Fried chicken is a popular dish made with chicken pieces that are coated in flour and spices and then deep-fried until they are crispy and golden brown. I like to eat it cold. It is a beloved comfort food in many parts of the world. I have seen it seasoned in various creative recipes. This recipe is a basic fried chicken with a twist! It has an exceptional crispy crust. Like most good recipes, it happened by accident. I ran out of bread crumbs while making this recipe. There was no time to go to the market. All I had were saltine crackers! So, I whipped out my food processor and made bread crumbs out of them. It was the best fried chicken ever!
Recommended Kitchen Tools
Tips To Make The Best Fried Chicken
- Use a stick thermometer to ensure your oil is at the right temperature. To start, heat the oil to 375 degrees. The oil temperature will fall as you add the chicken, which should help you keep the temperature at 350 degrees.
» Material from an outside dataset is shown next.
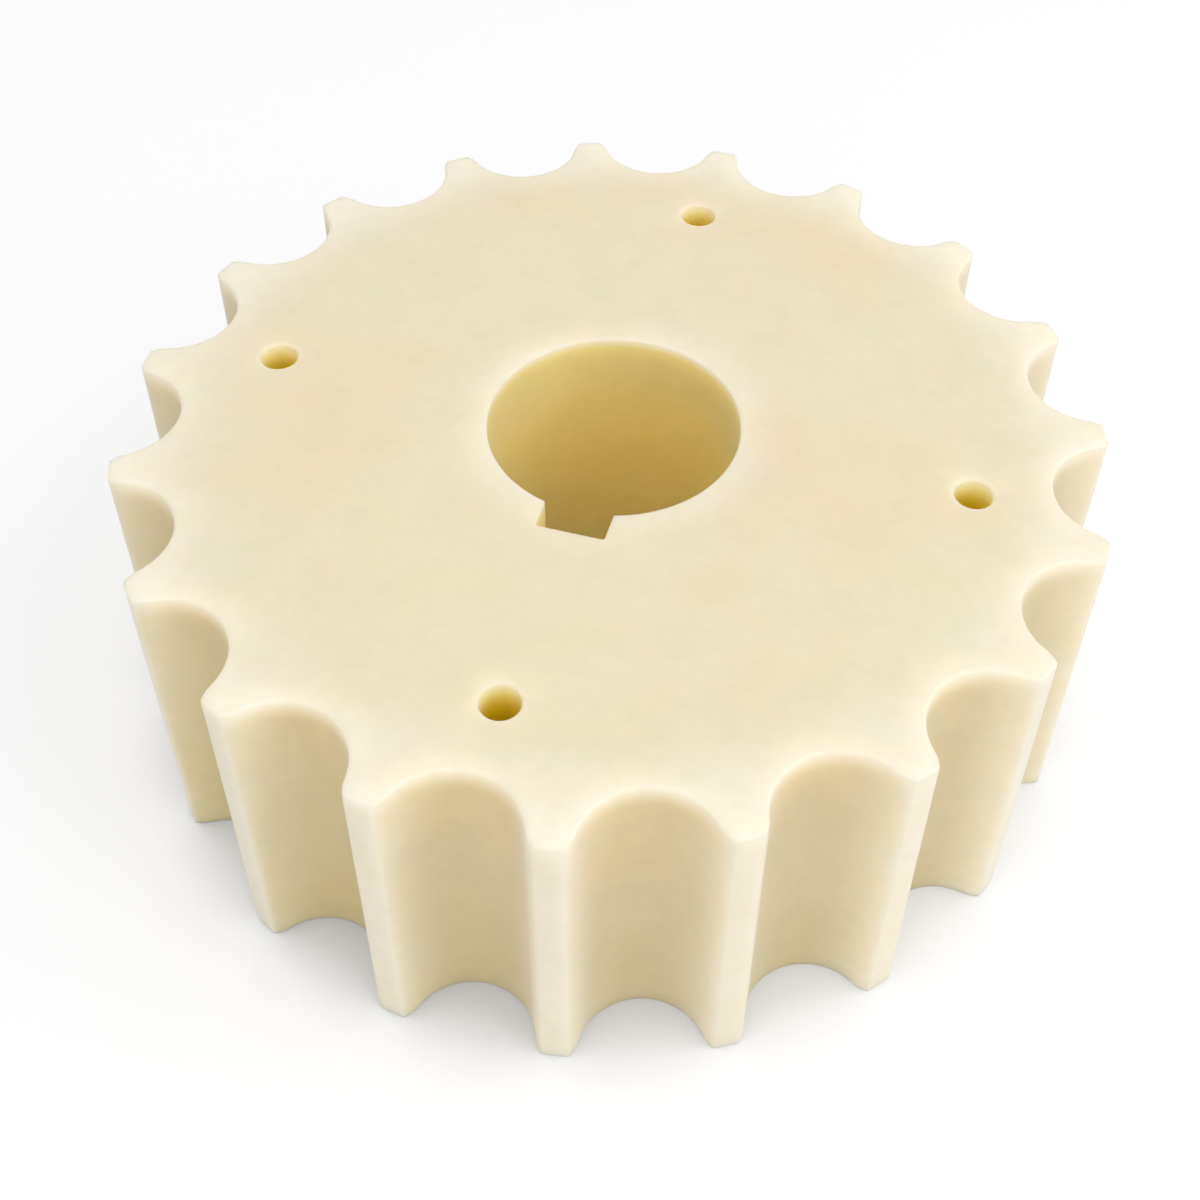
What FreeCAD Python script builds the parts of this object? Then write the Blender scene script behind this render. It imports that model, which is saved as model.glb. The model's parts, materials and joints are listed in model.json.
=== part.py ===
import FreeCAD, Part
import math
import os

# One-piece drive sprocket, moulded or machined in natural nylon, for a flat-top conveyor chain.
# The origin is on the bore's axis in the lower face, and +Z runs up along the axis.
# A tooth stands on +Y. A tooth gap, the keyway and one small hole lie on -Y.
# All lengths are in millimetres and all angles in degrees.

# The chain and the toothed rim. The chain's pitch spans two teeth.
CHAIN_PITCH = 38.1
TEETH = 19
# How far the teeth's lands lie inside the pitch circle.
TIP_DROP = 0.42
# The flat width left on top of each tooth.
LAND_WIDTH = 3.0
# How much a gap widens on each side between its round pocket and its mouth.
MOUTH_FLARE = 0.7
# The convex round that leads each flank onto its land.
FLANK_RADIUS = 3.7
FACE_WIDTH = 42.0

# The hub: a keyed bore for a shaft, with the usual keyway for its size.
BORE_DIAMETER = 30.0
KEYWAY_WIDTH = 8.0
KEYWAY_DEPTH = 3.3

# The small holes that run through from face to face, on a circle inside the teeth.
HOLE_COUNT = 4
HOLE_DIAMETER = 4.5
# From the circle at the bottom of the gaps inwards to the holes' centres.
HOLE_INSET = 8.75

# The fine chamfer along every edge of both faces.
EDGE_BREAK = 0.3

# Sizes that follow from those above.
CHAIN_STEP = 360.0 / (TEETH / 2.0)
TOOTH_STEP = 360.0 / TEETH
PITCH_RADIUS = CHAIN_PITCH / 2.0 / math.sin(math.radians(CHAIN_STEP / 2.0))
TIP_RADIUS = PITCH_RADIUS - TIP_DROP
LAND_HALF_ANGLE = math.degrees(math.asin(LAND_WIDTH / 2.0 / TIP_RADIUS))
CORNER_ANGLE = TOOTH_STEP / 2.0 - LAND_HALF_ANGLE
POCKET_RADIUS = TIP_RADIUS * math.sin(math.radians(CORNER_ANGLE)) - MOUTH_FLARE
ROOT_RADIUS = PITCH_RADIUS - POCKET_RADIUS
BORE_RADIUS = BORE_DIAMETER / 2.0
HOLE_RADIUS = HOLE_DIAMETER / 2.0
HOLE_CIRCLE_RADIUS = ROOT_RADIUS - HOLE_INSET

FRONT = -90.0
UP = FreeCAD.Vector(0, 0, 1)
TINY = 1e-6


def polar(radius, angle):
    """A point at a radius and an angle in the lower face."""
    turn = math.radians(angle)
    return FreeCAD.Vector(radius * math.cos(turn), radius * math.sin(turn), 0)


def turned(point, angle):
    """The point turned about the bore's axis."""
    return FreeCAD.Rotation(UP, angle).multVec(point)


def mirrored(point):
    """The point on the other side of the X axis."""
    return FreeCAD.Vector(point.x, -point.y, point.z)


def flank_centre(pocket, corner):
    """The centre of the flank's arc, which touches the pocket and ends at the land's corner.

    It lies at the sum of both radii from the pocket's centre and at the flank's radius from the
    corner. Of the two such points, the one nearer to the bore's axis is inside the tooth.
    """
    reach = POCKET_RADIUS + FLANK_RADIUS
    across = corner.sub(pocket)
    span = across.Length
    along = (reach ** 2 - FLANK_RADIUS ** 2 + span ** 2) / (2.0 * span)
    aside = math.sqrt(reach ** 2 - along ** 2)
    direction = FreeCAD.Vector(across).normalize()
    square = FreeCAD.Vector(-direction.y, direction.x, 0)
    foot = pocket + direction * along
    return min(foot + square * aside, foot - square * aside, key=lambda point: point.Length)


def arc_middle(centre, radius, start, end):
    """The middle of the short arc between two points on a circle."""
    chord_middle = (start + end) * 0.5
    outwards = chord_middle.sub(centre).normalize()
    return centre + outwards * radius


def tooth_gap():
    """The points of one gap, centred on the X axis, and of the land that follows it."""
    pocket = polar(PITCH_RADIUS, 0)
    corner = polar(TIP_RADIUS, CORNER_ANGLE)
    centre = flank_centre(pocket, corner)
    touch = pocket + centre.sub(pocket) * (POCKET_RADIUS / (POCKET_RADIUS + FLANK_RADIUS))
    flank = arc_middle(centre, FLANK_RADIUS, touch, corner)
    return [
        (mirrored(corner), mirrored(flank), mirrored(touch)),
        (mirrored(touch), polar(ROOT_RADIUS, 0), touch),
        (touch, flank, corner),
        (corner, polar(TIP_RADIUS, TOOTH_STEP / 2.0), polar(TIP_RADIUS, TOOTH_STEP - CORNER_ANGLE)),
    ]


def rim_outline():
    """The closed outline of all teeth, as arcs that meet end to end."""
    gap = tooth_gap()
    edges = []
    for index in range(TEETH):
        angle = FRONT + index * TOOTH_STEP
        for start, middle, end in gap:
            arc = Part.Arc(turned(start, angle), turned(middle, angle), turned(end, angle))
            edges.append(arc.toShape())
    return Part.Wire(edges)


def bore_outline():
    """The bore's circle, opened into the keyway on -Y."""
    half = KEYWAY_WIDTH / 2.0
    mouth = -math.sqrt(BORE_RADIUS ** 2 - half ** 2)
    floor = -BORE_RADIUS - KEYWAY_DEPTH
    right = FreeCAD.Vector(half, mouth, 0)
    left = FreeCAD.Vector(-half, mouth, 0)
    floor_left = FreeCAD.Vector(-half, floor, 0)
    floor_right = FreeCAD.Vector(half, floor, 0)
    return Part.Wire([
        Part.Arc(right, FreeCAD.Vector(0, BORE_RADIUS, 0), left).toShape(),
        Part.makeLine(left, floor_left),
        Part.makeLine(floor_left, floor_right),
        Part.makeLine(floor_right, right),
    ])


def hole_outlines():
    """The small holes' circles, evenly spaced from -Y."""
    outlines = []
    for index in range(HOLE_COUNT):
        place = polar(HOLE_CIRCLE_RADIUS, FRONT + index * 360.0 / HOLE_COUNT)
        outlines.append(Part.Wire([Part.makeCircle(HOLE_RADIUS, place, UP)]))
    return outlines


def face_edges(solid):
    """The edges that lie in one of the two faces."""
    return [edge for edge in solid.Edges if edge.BoundBox.ZLength < TINY]


def sprocket():
    """The whole piece: one outline with its openings, drawn up to the face width, edges broken."""
    outlines = [rim_outline(), bore_outline()] + hole_outlines()
    face = Part.makeFace(outlines, "Part::FaceMakerBullseye")
    blank = face.extrude(UP * FACE_WIDTH)
    body = blank.Solids[0]
    return body.makeChamfer(EDGE_BREAK, face_edges(body))


def main():
    os.makedirs("parts", exist_ok=True)
    shape = sprocket()
    solid = shape.Solids[0]
    print("solids", len(shape.Solids), "valid", solid.isValid(), "volume", round(solid.Volume, 1))
    print("tip", round(TIP_RADIUS, 3), "pocket", round(POCKET_RADIUS, 3), "root", round(ROOT_RADIUS, 3))
    print("hole circle", round(2 * HOLE_CIRCLE_RADIUS, 3))
    solid.exportStep("parts/sprocket.step")


main()
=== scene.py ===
import json
import math
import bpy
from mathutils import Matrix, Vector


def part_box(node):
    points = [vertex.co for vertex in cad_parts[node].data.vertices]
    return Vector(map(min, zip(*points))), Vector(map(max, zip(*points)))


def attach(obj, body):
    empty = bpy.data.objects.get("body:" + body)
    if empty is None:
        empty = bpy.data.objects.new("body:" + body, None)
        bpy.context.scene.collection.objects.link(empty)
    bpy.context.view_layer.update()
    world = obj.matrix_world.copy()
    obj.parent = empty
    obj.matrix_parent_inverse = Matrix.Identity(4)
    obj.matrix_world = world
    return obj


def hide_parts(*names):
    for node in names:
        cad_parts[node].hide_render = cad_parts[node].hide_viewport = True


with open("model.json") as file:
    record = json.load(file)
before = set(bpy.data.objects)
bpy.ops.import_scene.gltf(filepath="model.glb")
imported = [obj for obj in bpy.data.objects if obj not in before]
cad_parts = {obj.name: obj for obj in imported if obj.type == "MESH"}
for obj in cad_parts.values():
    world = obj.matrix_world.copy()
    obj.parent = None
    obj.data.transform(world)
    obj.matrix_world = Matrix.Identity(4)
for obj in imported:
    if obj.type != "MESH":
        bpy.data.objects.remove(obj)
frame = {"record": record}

from types import SimpleNamespace

import bmesh
import bpy
import numpy as np
from bpy.props import FloatProperty, FloatVectorProperty, IntProperty, PointerProperty
from mathutils import Matrix, Vector

bl_info = {
    "name": "Chain Sprocket in Natural Nylon",
    "version": (1, 0, 0),
    "blender": (4, 5, 0),
    "location": "View3D > Sidebar > Sprocket",
    "description": "Builds the surface, the finish and the stage of a keyed plastic chain sprocket",
    "category": "Object",
}

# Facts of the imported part. Lengths in this file are in metres, angles in radians.
MM = 0.001
BODY = "root"
NODE = "sprocket"
LOW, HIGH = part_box(NODE)
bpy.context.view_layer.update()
MOUNTS = {mount["name"]: mount["dims"] for mount in frame["record"]["mounts"]}

# The keyway, one small hole and one tooth gap lie on -Y.
FRONT = -math.pi / 2
HOLES = 4

# How finely the surface is drawn. One tooth and its gap take TOOTH_POINTS points of the outline.
LAND_HALF = 2
CORNER = 3
FLANK = 3
POCKET = 24
TOOTH_POINTS = 2 * (LAND_HALF + CORNER + FLANK) + POCKET
KEY_FLOOR_HALF = 24
KEY_CORNER = 3
KEY_SIDE = 6
EDGE_STEPS = 4
WALL_STEPS = 6
SIDE_STEPS = 16

# A face is drawn as a band inside the tooth gaps, a band round the keyed bore, and the ring
# between them with the small holes. The shares say where the rows of a band or ring lie.
RIM_BAND = 2.8 * MM
BORE_BAND = 5.7 * MM
BAND_ROWS = (0.0, 0.05, 0.4, 1.0)
RING_ROWS = (0.0, 0.5, 0.8, 0.96, 1.0)
# Border points of two surfaces that lie this close together are made one.
WELD = 0.002 * MM

# Clouds and spots of the nylon: the noise's scale and detail, and the two levels it fades between.
PEACH_CLOUDS = (28.0, 3.0, 0.42, 0.62)
STRAW_CLOUDS = (41.0, 3.0, 0.45, 0.65)
GAP_PATCHES = (75.0, 3.0, 0.30, 0.70)
WARM_SPOTS = (120.0, 2.0, 0.40, 0.68)
DULL_SPOTS = (165.0, 2.0, 0.42, 0.66)
GRAIN_SPOTS = (620.0, 2.0, 0.35, 0.70)

# The white bands are a painted glow, the rim bands a painted highlight, and the bands of the gaps,
# the bore and the holes painted shade.
# Where the colours of the nylon start and where they are in full, along X and Y.
PEACH_Y = (-48.0 * MM, -18.0 * MM)
STRAW_Y = (30.0 * MM, -15.0 * MM)
# The flanks' painted shade and the left side's painted shade grow towards -X, away from the lights.
FLANK_X = (50.0 * MM, -5.0 * MM)
LEFT_SHADE_X = (25.0 * MM, -45.0 * MM)
# The same, outwards from the tip circle.
TIP_WHITE = (-14.0 * MM, -2.0 * MM)
FLANK_DEPTH = (-0.08 * MM, -0.50 * MM)
# The same, outwards from the pocket's circle.
GAP_WHITE = (5.0 * MM, 0.0)
GAP_WALL = (0.9 * MM, 0.1 * MM)
FLANK_WALL = (2.4 * MM, 1.2 * MM)
# The same, outwards from the bore's circle and from the keyway's floor.
BORE_WHITE = (6.0 * MM, 0.0)
BORE_RIM = (1.0 * MM, 0.2 * MM)
BORE_WALL = (0.9 * MM, 0.5 * MM)
# The same, outwards from a small hole's circle.
HOLE_RIM = (0.9 * MM, 0.3 * MM)
HOLE_WALL = (0.4 * MM, 0.0)
# The same, down from the upper face or in from the nearer face.
GAP_TOP = (0.0, 3.4 * MM)
TAN_DEPTH = (10.0 * MM, 24.0 * MM)
KHAKI_DEPTH = (26.0 * MM, 50.0 * MM)
LEFT_SHADE_DEPTH = (12.0 * MM, 36.0 * MM)
BORE_TOP = (0.0, 1.5 * MM)
OCHRE_DEPTH = (0.0, 16.0 * MM)
HOLE_TOP = (0.0, 2.0 * MM)
AMBER_DEPTH = (0.5 * MM, 4.5 * MM)
# The same, as shares of the pocket's radius, outwards from its middle.
FLANK_AHEAD = (0.0, -0.3)
ROUND_AHEAD = (-0.25, -1.0)

# How far up a patch can bring the deeper colours of a gap's painted shade.
PATCH_DRIFT = 16.0 * MM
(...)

- Don’t overcrowd your chicken. This ensures even browning and crispness.
- Never let the oil temperature get lower than 325 degrees. Chicken will be greasy if the temperature is too low.
- To get a thicker crust, repeat the dip and breading step.
- Chicken should be taken out of the refrigerator 30 minutes before cooking. This ensures even cooking.
Ingredients ( Amazon)
Diamond Kosher Salt. The least saltiest of all salts. If you use Morton’s Kosher Salt, cut recipe amount in half
Buttermilk or Milk ( substitute with non dairy)
Ghee or clarified butter( optional)
Southern Fried Chicken
Ingredients
- 2-3 lb chicken cut up
Bread Crumb Mix
- 1 cup All Purpose Flour
- 1 cup ground saltine crackers
- salt to taste
- pepper to taste
- 1 ½ teas paprika
- ½ teas garlic powder
- 1 teas onion powder
Wet Ingredients
- 2 egg
- 1 cup buttermilk (substitute non dairy or milk)
Oil For Frying
- Neutral oil to cover the bottom of a 12-inch pan
- 4 Tbsp Ghee / clarified butter (optional)
Instructions
- Put the dry ingredients into a wide, shallow bowl. Whisk together. This is your bread crumb mix.
- In a separate shallow bowl, add wet ingredients and whisk. This is your dipping mix.
- Wash and pat fry chicken. Take one chicken piece at a time and put it in the dipping mix. Then, put it in the breadcrumb mix. Roll it around until completely covered, then set it on a baking sheet with a rack.
- Add enough oil to cover the bottom of the fry pan about 1/2 inch deep. Add ghee and heat to 375 degrees (use a stick thermometer).
- Gently, so the oil does not splash, add the breaded chicken to the fry pan. Do not crowd the chicken.
- Immediately check the oil temperature. It should be around 350 degrees. If not, adjust the heat so the oil temperature is at 350 degrees. Do not let the temperature fall below 325.
- Cook until golden brown, then turn chicken pieces over to brown on the other side.
- Chicken is done when it is golden brown and has an interior temperature of 165 degrees.
- Place cooked chicken on clean baking rack until ready to serve
Notes
- Make sure your oil is at the right temperature. Oil temperature should not go under 325 degrees.
- If you like a thicker crust, dip in egg mix and breading mix twice.
- Be sure to heat oil to 375 degrees. The oil temperature falls as you put in the chicken. Try to maintain a temperature of 350 degrees. Chicken will get greasy if the temperature is too low.
- Use an electric fry pan if you have one. They are great at keeping a consistent temperature.